* BEGIN Task input *
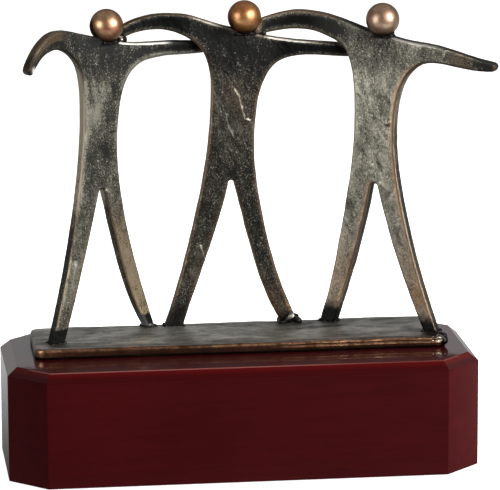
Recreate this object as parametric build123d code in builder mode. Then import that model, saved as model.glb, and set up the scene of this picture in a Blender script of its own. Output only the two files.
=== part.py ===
* END Task input *
* BEGIN Task input *
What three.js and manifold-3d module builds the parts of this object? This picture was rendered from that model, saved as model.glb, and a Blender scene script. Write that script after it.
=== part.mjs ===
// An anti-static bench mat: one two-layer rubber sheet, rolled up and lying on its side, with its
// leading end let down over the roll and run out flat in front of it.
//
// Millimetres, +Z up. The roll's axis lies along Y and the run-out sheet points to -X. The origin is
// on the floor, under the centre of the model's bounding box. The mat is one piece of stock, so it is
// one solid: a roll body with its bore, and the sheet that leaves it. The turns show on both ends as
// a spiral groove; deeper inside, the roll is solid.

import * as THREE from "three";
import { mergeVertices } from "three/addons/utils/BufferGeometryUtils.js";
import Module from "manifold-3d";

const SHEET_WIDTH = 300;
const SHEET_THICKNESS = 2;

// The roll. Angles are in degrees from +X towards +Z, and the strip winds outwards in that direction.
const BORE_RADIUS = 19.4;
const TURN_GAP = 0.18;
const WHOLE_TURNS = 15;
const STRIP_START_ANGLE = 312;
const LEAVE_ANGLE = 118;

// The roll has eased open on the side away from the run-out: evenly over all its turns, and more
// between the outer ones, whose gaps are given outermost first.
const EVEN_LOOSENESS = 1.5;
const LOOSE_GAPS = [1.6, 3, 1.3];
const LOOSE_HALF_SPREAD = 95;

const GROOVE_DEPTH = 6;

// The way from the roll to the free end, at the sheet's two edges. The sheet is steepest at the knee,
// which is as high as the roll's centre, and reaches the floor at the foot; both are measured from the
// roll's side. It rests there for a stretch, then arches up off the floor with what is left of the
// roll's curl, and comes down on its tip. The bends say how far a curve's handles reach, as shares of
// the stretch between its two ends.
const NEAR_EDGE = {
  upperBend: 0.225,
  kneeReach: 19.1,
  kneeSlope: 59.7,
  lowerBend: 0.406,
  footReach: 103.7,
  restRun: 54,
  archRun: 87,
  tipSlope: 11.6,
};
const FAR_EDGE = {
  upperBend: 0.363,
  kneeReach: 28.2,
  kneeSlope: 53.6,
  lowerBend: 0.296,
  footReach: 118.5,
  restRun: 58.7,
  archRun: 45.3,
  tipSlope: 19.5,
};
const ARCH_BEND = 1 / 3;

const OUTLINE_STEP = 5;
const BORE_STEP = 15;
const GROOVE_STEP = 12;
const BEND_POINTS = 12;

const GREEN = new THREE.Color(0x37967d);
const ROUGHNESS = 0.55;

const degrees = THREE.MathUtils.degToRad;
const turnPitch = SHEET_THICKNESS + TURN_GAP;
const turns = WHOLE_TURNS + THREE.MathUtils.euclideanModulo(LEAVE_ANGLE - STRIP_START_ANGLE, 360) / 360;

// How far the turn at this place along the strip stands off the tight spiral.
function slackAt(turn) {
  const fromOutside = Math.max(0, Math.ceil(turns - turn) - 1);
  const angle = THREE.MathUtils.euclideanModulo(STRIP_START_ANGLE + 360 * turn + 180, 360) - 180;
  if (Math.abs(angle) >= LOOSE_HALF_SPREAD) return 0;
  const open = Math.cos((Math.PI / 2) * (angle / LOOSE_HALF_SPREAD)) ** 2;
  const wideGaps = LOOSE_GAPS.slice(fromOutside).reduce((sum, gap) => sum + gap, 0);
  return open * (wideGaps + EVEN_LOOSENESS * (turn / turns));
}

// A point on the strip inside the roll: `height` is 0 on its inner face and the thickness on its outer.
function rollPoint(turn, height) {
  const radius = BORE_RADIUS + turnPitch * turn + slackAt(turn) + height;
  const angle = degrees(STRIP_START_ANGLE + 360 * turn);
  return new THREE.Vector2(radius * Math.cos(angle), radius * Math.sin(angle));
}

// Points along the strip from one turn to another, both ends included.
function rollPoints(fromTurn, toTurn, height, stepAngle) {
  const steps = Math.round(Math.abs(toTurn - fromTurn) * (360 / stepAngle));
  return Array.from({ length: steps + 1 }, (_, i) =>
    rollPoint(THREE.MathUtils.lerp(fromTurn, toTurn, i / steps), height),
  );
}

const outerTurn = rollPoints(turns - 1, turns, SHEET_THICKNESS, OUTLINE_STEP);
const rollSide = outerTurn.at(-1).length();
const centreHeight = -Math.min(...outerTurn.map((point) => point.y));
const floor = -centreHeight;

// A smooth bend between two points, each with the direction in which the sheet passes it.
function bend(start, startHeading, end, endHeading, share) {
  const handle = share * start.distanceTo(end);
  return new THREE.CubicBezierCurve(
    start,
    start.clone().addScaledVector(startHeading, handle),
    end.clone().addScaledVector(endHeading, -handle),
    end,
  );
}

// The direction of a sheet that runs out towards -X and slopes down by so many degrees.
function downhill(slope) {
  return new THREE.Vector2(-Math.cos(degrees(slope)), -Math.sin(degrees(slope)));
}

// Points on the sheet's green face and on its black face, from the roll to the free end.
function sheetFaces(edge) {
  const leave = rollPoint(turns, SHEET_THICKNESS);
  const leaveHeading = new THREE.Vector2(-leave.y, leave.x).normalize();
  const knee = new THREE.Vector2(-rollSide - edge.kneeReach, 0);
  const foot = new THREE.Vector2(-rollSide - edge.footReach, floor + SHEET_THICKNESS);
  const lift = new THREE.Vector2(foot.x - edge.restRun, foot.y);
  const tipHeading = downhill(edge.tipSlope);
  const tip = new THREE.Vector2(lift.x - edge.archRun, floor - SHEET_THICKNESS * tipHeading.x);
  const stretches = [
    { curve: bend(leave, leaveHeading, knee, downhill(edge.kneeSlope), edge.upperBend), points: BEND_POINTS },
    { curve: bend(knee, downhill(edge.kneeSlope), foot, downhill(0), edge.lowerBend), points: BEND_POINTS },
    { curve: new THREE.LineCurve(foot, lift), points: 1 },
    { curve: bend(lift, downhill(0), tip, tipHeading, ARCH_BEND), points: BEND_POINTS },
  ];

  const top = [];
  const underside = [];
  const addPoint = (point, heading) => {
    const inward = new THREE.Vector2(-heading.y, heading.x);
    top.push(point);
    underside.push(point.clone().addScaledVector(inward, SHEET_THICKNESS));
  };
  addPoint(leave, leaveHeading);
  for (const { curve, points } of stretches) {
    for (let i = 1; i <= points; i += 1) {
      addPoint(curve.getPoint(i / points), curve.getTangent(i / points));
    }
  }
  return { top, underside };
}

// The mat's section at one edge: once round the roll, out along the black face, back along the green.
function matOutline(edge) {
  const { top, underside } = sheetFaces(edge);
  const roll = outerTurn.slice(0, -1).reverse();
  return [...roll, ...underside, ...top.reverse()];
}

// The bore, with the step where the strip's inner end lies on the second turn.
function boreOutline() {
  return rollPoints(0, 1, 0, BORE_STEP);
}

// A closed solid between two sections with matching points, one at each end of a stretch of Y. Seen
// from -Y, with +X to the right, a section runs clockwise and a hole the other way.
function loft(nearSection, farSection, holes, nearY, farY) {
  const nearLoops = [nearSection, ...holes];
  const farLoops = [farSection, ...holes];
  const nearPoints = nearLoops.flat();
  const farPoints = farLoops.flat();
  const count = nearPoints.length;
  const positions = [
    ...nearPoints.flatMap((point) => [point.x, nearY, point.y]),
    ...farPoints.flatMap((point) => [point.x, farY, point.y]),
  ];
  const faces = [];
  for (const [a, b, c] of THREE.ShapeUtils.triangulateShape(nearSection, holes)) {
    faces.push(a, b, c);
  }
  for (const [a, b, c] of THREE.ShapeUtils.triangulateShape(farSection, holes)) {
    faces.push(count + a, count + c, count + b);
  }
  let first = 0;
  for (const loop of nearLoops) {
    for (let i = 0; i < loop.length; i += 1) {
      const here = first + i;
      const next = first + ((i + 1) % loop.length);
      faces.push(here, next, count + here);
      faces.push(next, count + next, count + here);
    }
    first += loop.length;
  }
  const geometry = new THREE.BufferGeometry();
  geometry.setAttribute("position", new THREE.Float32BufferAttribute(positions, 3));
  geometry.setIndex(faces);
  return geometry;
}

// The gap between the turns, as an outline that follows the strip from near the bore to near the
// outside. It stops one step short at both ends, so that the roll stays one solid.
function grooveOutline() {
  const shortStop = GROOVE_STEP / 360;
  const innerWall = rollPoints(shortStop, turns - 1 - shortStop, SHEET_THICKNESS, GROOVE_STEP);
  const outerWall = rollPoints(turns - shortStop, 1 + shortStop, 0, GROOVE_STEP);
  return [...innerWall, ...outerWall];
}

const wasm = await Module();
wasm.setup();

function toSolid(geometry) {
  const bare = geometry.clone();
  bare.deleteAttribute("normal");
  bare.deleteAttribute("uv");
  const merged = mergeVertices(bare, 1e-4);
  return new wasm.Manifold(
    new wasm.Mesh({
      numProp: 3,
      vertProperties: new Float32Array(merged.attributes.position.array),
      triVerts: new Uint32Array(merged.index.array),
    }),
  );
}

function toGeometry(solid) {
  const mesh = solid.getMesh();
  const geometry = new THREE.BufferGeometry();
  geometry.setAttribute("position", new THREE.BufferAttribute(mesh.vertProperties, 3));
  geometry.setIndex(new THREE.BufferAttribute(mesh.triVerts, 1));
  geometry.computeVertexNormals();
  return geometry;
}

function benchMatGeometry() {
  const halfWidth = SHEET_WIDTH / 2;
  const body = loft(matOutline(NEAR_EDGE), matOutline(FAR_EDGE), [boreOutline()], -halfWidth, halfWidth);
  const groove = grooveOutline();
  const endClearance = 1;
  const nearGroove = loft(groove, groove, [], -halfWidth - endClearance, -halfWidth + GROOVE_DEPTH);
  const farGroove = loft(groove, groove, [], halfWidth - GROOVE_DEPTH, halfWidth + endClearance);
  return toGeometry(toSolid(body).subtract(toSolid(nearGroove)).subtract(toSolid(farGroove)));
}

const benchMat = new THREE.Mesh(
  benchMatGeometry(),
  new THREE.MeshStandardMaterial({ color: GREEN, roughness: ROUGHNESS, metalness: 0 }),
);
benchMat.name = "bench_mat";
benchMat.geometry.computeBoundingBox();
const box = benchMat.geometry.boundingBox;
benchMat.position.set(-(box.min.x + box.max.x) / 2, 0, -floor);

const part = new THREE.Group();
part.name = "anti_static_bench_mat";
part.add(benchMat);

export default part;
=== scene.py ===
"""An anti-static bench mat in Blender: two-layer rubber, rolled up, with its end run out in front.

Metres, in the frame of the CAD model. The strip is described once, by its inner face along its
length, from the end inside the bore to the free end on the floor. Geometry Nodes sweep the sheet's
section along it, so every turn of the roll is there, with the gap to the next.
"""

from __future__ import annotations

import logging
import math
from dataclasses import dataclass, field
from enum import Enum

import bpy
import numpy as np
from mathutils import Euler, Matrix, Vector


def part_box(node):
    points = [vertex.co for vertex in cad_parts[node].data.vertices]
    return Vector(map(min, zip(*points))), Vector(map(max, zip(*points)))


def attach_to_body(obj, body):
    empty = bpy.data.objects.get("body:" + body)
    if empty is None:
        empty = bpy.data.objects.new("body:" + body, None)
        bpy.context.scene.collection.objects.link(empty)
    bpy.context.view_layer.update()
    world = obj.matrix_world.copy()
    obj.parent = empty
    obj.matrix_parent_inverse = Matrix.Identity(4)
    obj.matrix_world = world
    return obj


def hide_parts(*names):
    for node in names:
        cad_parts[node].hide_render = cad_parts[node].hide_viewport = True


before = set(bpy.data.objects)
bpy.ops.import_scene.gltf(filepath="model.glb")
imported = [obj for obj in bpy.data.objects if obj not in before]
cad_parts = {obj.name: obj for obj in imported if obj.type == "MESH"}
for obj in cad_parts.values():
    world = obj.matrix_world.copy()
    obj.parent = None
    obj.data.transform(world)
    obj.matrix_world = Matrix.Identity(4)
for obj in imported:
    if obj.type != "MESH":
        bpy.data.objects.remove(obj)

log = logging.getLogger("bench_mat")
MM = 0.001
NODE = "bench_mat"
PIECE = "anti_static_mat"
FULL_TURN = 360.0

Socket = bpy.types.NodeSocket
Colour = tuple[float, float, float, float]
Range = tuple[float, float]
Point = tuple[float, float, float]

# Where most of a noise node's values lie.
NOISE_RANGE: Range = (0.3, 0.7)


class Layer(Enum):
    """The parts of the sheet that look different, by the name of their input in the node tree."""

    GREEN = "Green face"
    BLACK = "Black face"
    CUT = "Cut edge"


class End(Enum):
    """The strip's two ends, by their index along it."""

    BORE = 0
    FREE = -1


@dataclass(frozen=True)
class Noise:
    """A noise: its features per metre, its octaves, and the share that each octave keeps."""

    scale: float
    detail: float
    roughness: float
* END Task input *
**To be done**
Your task is to retype the entries verbatim, starting with the line that holds "points = [vertex.co" and stopping after the line that holds "if empty is".

**Exercise output**
    points = [vertex.co for vertex in cad_parts[node].data.vertices]
    return Vector(map(min, zip(*points))), Vector(map(max, zip(*points)))


def attach_to_body(obj, body):
    empty = bpy.data.objects.get("body:" + body)
    if empty is None:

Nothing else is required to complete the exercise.